Your task >> Return, exactly as written, the lines from the one containing "flap_pins = flap_rods(FLAP_PIN_R)" through the one containing "before = set(bpy.data.objects)", with both ends included.

Records from a data collection
*****

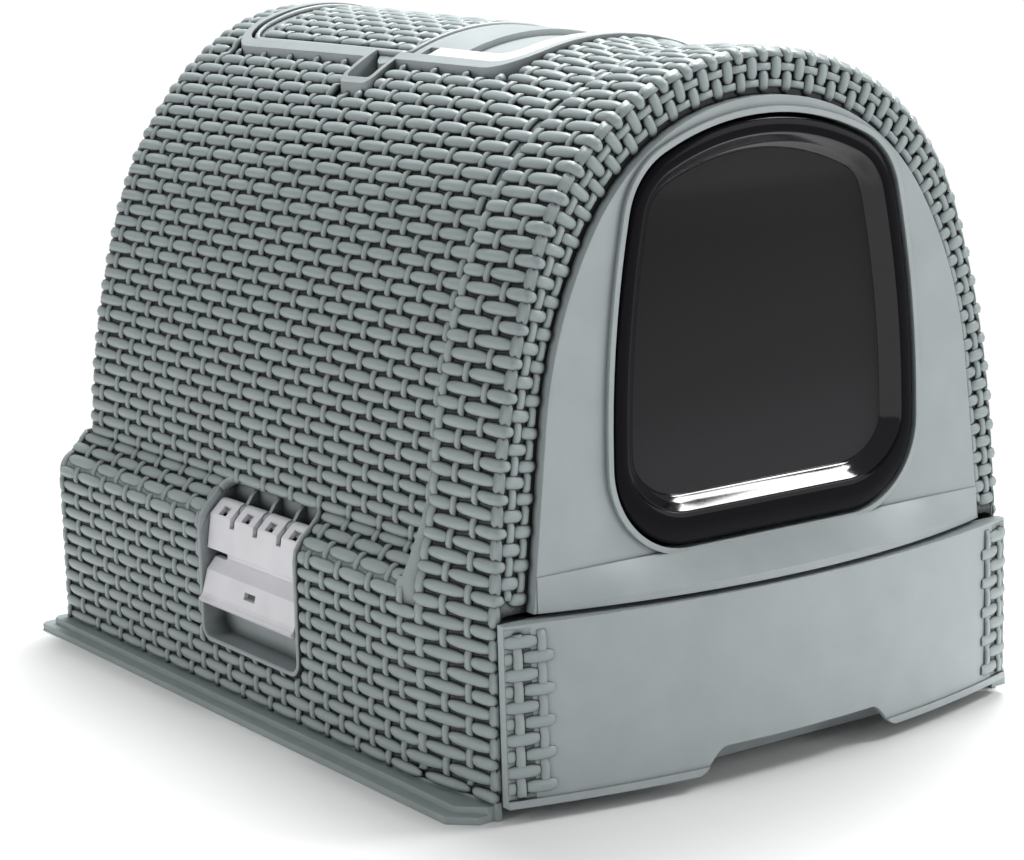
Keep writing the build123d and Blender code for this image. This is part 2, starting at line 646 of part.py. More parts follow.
def carry_handle():
    """U-shaped carry handle with an eye at the end of each arm."""
    arms = roof_skin(BAIL_TOP, BAIL_UNDER, bail_plan())
    eyes = both(cross_rod(BAIL_AXIS_Y, bail_axis_z(), BAIL_EYE_R, BAIL_X - BAIL_EYE_WIDTH, BAIL_X))
    room = both(Pos(BAIL_X - 4, BAIL_AXIS_Y + ARM_ROOM_Y, bail_axis_z()) * Box(*ARM_ROOM))
    arms = arms - room
    return arms + eyes - bail_bores(BAIL_PIN_R + RUN_CLEAR)


def handle_panel():
    """Smooth panel under the handle: a base, a raised pad and the land behind the handle."""
    plan = opening_plan(-0.3) & Pos(0, -150) * Rectangle(200, 302)
    base = roof_skin(BASE_TOP, SEAT, plan)
    rear = roof_skin(PAD_TOP, SEAT - 1, plan & Pos(0, BAIL_AXIS_Y + 10 + 25) * Rectangle(200, 50))
    pad_plan = Pos(0, (PAD_STEP_Y - 4) / 2) * Rectangle(2 * PAD_X, -PAD_STEP_Y - 3)
    pad = roof_skin(PAD_TOP, SEAT - 1, pad_plan)
    low_plan = Pos(0, (PAD_FRONT_Y + PAD_STEP_Y) / 2) * Rectangle(2 * PAD_X, PAD_STEP_Y - PAD_FRONT_Y + 1)
    low = roof_skin(PAD_LOW, SEAT - 1, low_plan & opening_plan(-BAIL_WIDTH - 4))
    eye_room = (BAIL_EYE_R + 0.5, BAIL_X - BAIL_WIDTH - 0.7, OPEN_X)
    room = both(cross_rod(BAIL_AXIS_Y, bail_axis_z(), *eye_room))
    return base + rear + pad + low - room - bail_bores(BAIL_PIN_R)


def main():
    latch_right = latch()
    frame_right = latch_frame()
    pin_right = hinge_axis(*LATCH_AXIS, LATCH_PIN_R, COLLAR_HALF - 0.8)
    flap_pins = flap_rods(FLAP_PIN_R)
    handle_pins = bail_bores(BAIL_PIN_R)
    parts = {
        "hood_shell": hood_shell(),
        "top_rim": top_rim(),
        "latch_frame_right": frame_right,
        "latch_frame_left": frame_right.mirror(Plane.YZ),
        "front_fascia": front_fascia(),
        "flap_frame": flap_frame(),
        "flap_panel": flap_panel(),
        "flap_pin_right": flap_pins[0],
        "flap_pin_left": flap_pins[1],
        "litter_tray": litter_tray(),
        "tray_front": tray_front(),
        "latch_right": latch_right,
        "latch_left": latch_right.mirror(Plane.YZ),
        "latch_pin_right": pin_right,
        "latch_pin_left": pin_right.mirror(Plane.YZ),
        "top_lid": top_lid(),
        "lid_hinge_pin": lid_rod(LID_PIN_R),
        "top_compartment": top_compartment(),
        "charcoal_filter": charcoal_filter(),
        "filter_cover": filter_cover(),
        "handle_panel": handle_panel(),
        "carry_handle": carry_handle(),
        "handle_pin_right": handle_pins[0],
        "handle_pin_left": handle_pins[1],
    }
    os.makedirs("parts", exist_ok=True)
    for name, shape in parts.items():
        export_step(shape, f"parts/{name}.step")


main()
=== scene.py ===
import functools
import json
import math
import random

import bpy
from mathutils import Matrix, Vector


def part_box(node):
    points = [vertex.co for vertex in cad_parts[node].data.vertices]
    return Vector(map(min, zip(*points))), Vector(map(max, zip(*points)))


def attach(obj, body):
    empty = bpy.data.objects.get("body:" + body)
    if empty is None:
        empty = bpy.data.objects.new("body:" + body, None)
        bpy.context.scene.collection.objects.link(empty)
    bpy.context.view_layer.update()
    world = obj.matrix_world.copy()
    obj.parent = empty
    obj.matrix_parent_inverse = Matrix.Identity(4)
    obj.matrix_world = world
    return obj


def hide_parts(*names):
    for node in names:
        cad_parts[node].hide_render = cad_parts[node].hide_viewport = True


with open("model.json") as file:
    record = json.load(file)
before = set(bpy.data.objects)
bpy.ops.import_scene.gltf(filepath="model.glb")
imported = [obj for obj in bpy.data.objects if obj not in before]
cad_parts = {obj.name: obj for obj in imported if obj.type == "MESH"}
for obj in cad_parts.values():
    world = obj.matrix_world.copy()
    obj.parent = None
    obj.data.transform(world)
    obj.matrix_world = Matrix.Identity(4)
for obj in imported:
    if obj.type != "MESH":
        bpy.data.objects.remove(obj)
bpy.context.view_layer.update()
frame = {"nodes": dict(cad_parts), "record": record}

# Lengths are in millimetres in the frame's axes, and become metres when a mesh is made.
MM = 0.001
random.seed(7)

# Roof arch: three tangent arcs a side that change evenly from front to rear, as in the CAD model
ROOF_ANGLES = (33.0, 70.0, 87.0)
ROOF_FRONT = (-158.0, 362.8, (163.0, 96.0, 562.0))  # y, crown, radii
ROOF_REAR = (240.0, 379.3, (103.0, 185.0, 502.0))
ROOF_FOOT_Z = 90.0
REAR_Y = 242.5
REAR_EDGE = 18.0
REAR_TURN = REAR_EDGE * 0.97  # how far round the rear edge the roof's weave goes
REAR_TURN_Y = REAR_Y - REAR_EDGE * 0.03
TOP_Z = 300.0  # the rim, the pockets and the lid are all above this

# Front band and fascia
FRONT_Y = -222.5
BAND_BACK = -158.0
BAND = (365.2, (166.8, 131.5, 485.5), (23.9, 70.0, 85.0))
FASCIA = (344.0, (139.0, 120.0, 223.0), (16.6, 58.1, 83.3))
FASCIA_FLOOR = (149.8, 103.0)
DOOR = (338.4, (157.0, 43.7, 555.0), (25.4, 77.6, 90.0))
DOOR_BOTTOM = 118.0
DOOR_CORNER = 50.0

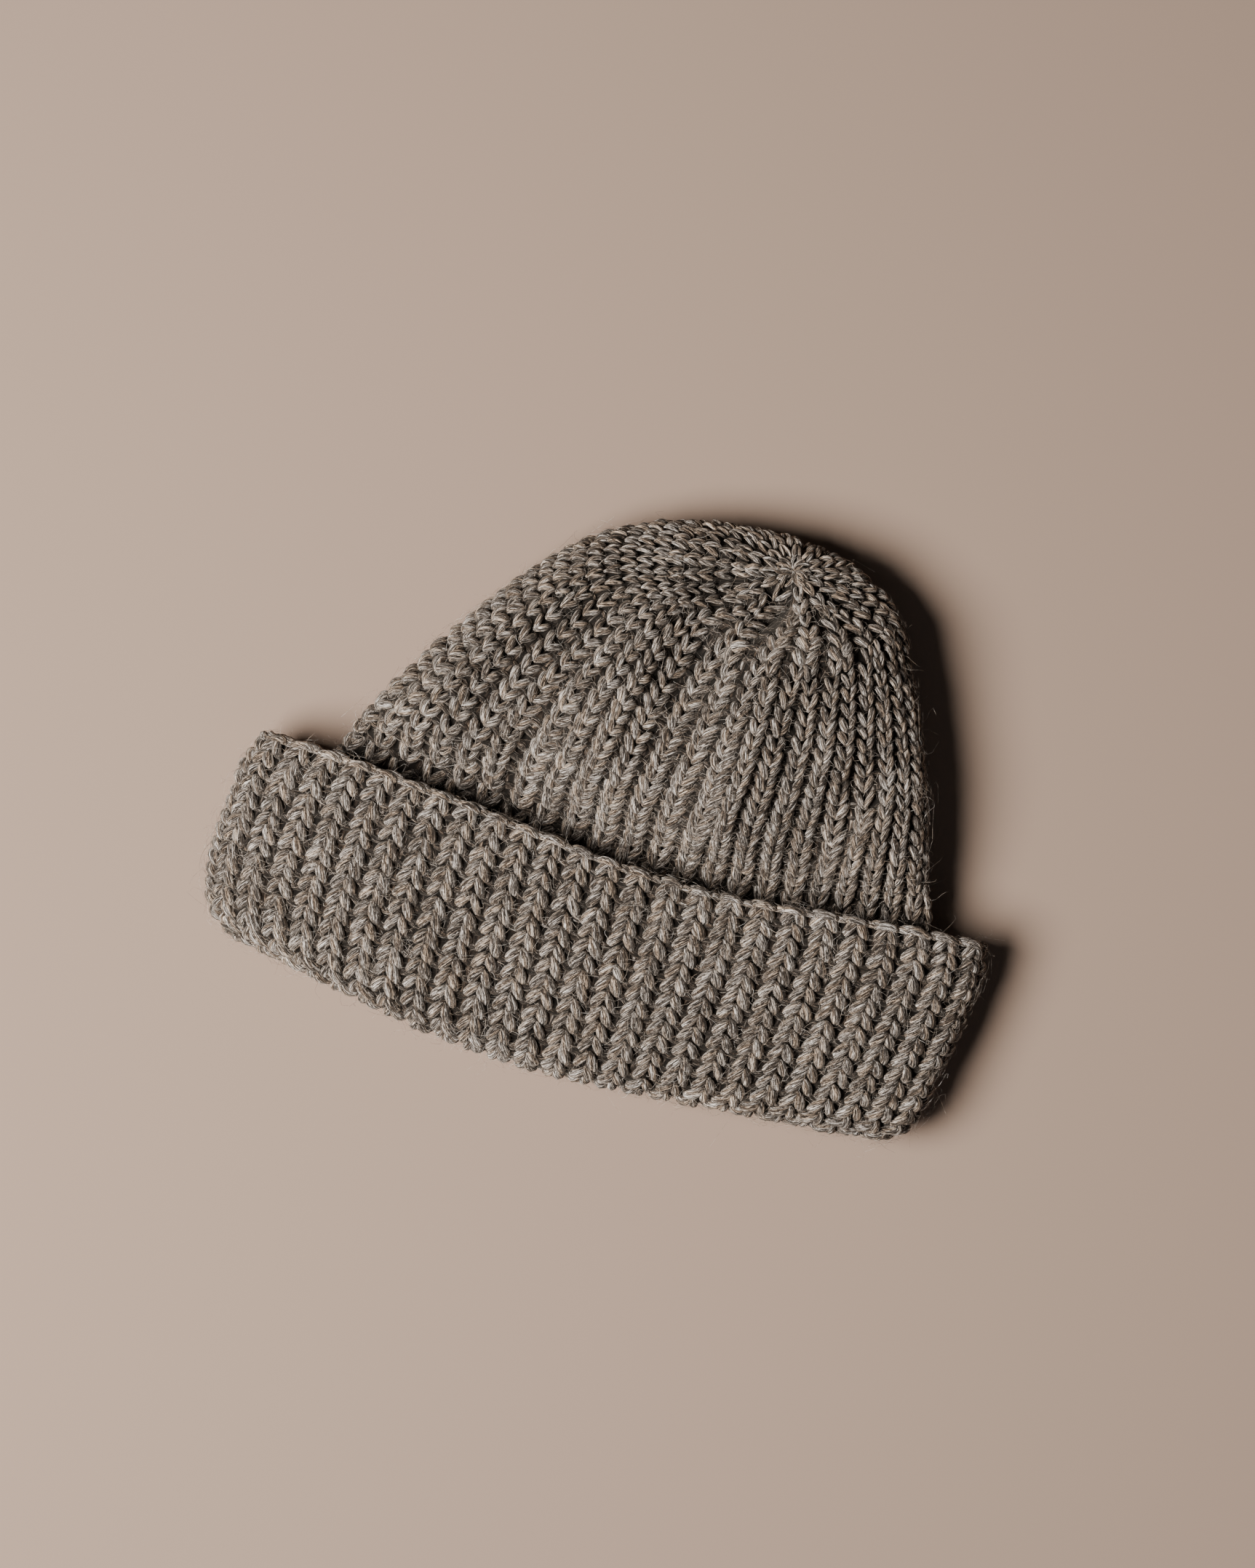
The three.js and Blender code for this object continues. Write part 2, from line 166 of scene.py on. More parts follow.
def through(keys, values, at):
    """A smooth curve through a table: cubic between two keys, with slopes from the neighbours."""
    last = len(keys) - 1
    i = np.clip(np.searchsorted(keys, at) - 1, 0, last - 1)
    before = np.maximum(np.arange(last + 1) - 1, 0)
    after = np.minimum(np.arange(last + 1) + 1, last)
    slope = (values[after] - values[before]) / (keys[after] - keys[before])
    step = keys[i + 1] - keys[i]
    t = np.clip((at - keys[i]) / step, 0.0, 1.0)
    t2 = t * t
    t3 = t2 * t
    return (
        (2 * t3 - 3 * t2 + 1) * values[i]
        + (t3 - 2 * t2 + t) * step * slope[i]
        + (3 * t2 - 2 * t3) * values[i + 1]
        + (t3 - t2) * step * slope[i + 1]
    )


def smooth(low, high, at):
    """An S-shaped step from 0 at low to 1 at high."""
    t = np.clip((at - low) / (high - low), 0.0, 1.0)
    return t * t * (3 - 2 * t)


def oval(angle, squareness):
    """A superellipse: the direction of an angle, reached until |x|^n + |y|^n is one."""
    c = np.cos(angle)
    s = np.sin(angle)
    reach = (np.abs(c) ** squareness + np.abs(s) ** squareness) ** (-1 / squareness)
    return c * reach, s * reach


def shared_angles(left, right, half, squareness, share):
    """The angle at each share of a ring's own length, from the middle of its upper face to -X."""
    angle = math.pi / 2 + np.linspace(0, 2 * math.pi, 1441)
    across, up = oval(angle, squareness)
    x = across * np.where(across > 0, right, left)
    length = np.concatenate([[0.0], np.cumsum(np.hypot(np.diff(x), np.diff(up * half)))])
    return np.interp(share, length / length[-1], angle)


def cuff_half(along, column):
    return through(CUFF_SECTIONS[:, 0], CUFF_SECTIONS[:, column], along)


def bow(x, column):
    """How far the fold (1) or the free edge (2) rises at x."""
    return CUFF_DEPTH * through(CUFF_BOW[:, 0], CUFF_BOW[:, column], x / (CUFF_WIDTH / 2))


def cuff_surface(share, along, depth):
    """The cuff: superellipse rings that widen along it, pressed flat below, between bowed edges."""
    left = CUFF_WIDTH / 2 * cuff_half(along, 1)
    right = CUFF_WIDTH / 2 * cuff_half(along, 2)
    half = CUFF_HEIGHT / 2 * cuff_half(along, 3) * (1 + FLATTENED)
    side_left = CUFF_WIDTH / 2 * cuff_half(0.5, 1)
    side_right = CUFF_WIDTH / 2 * cuff_half(0.5, 2)
    angle = shared_angles(
        side_left, side_right, CUFF_HEIGHT / 2 * (1 + FLATTENED), CUFF_SQUARENESS, share
    )
    across, up = oval(angle, CUFF_SQUARENESS)
    x = across * (np.where(across > 0, right, left) - depth)
    z = np.maximum(CUFF_HEIGHT / 2 * (1 - FLATTENED) + up * (half - depth), depth)
    y = (1 - along) * bow(x, 1) + along * (CUFF_DEPTH + bow(x, 2))
    return np.stack([x, y, z], -1)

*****

Written answer >>
    flap_pins = flap_rods(FLAP_PIN_R)
    handle_pins = bail_bores(BAIL_PIN_R)
    parts = {
        "hood_shell": hood_shell(),
        "top_rim": top_rim(),
        "latch_frame_right": frame_right,
        "latch_frame_left": frame_right.mirror(Plane.YZ),
        "front_fascia": front_fascia(),
        "flap_frame": flap_frame(),
        "flap_panel": flap_panel(),
        "flap_pin_right": flap_pins[0],
        "flap_pin_left": flap_pins[1],
        "litter_tray": litter_tray(),
        "tray_front": tray_front(),
        "latch_right": latch_right,
        "latch_left": latch_right.mirror(Plane.YZ),
        "latch_pin_right": pin_right,
        "latch_pin_left": pin_right.mirror(Plane.YZ),
        "top_lid": top_lid(),
        "lid_hinge_pin": lid_rod(LID_PIN_R),
        "top_compartment": top_compartment(),
        "charcoal_filter": charcoal_filter(),
        "filter_cover": filter_cover(),
        "handle_panel": handle_panel(),
        "carry_handle": carry_handle(),
        "handle_pin_right": handle_pins[0],
        "handle_pin_left": handle_pins[1],
    }
    os.makedirs("parts", exist_ok=True)
    for name, shape in parts.items():
        export_step(shape, f"parts/{name}.step")


main()
=== scene.py ===
import functools
import json
import math
import random

import bpy
from mathutils import Matrix, Vector


def part_box(node):
    points = [vertex.co for vertex in cad_parts[node].data.vertices]
    return Vector(map(min, zip(*points))), Vector(map(max, zip(*points)))


def attach(obj, body):
    empty = bpy.data.objects.get("body:" + body)
    if empty is None:
        empty = bpy.data.objects.new("body:" + body, None)
        bpy.context.scene.collection.objects.link(empty)
    bpy.context.view_layer.update()
    world = obj.matrix_world.copy()
    obj.parent = empty
    obj.matrix_parent_inverse = Matrix.Identity(4)
    obj.matrix_world = world
    return obj


def hide_parts(*names):
    for node in names:
        cad_parts[node].hide_render = cad_parts[node].hide_viewport = True


with open("model.json") as file:
    record = json.load(file)
before = set(bpy.data.objects)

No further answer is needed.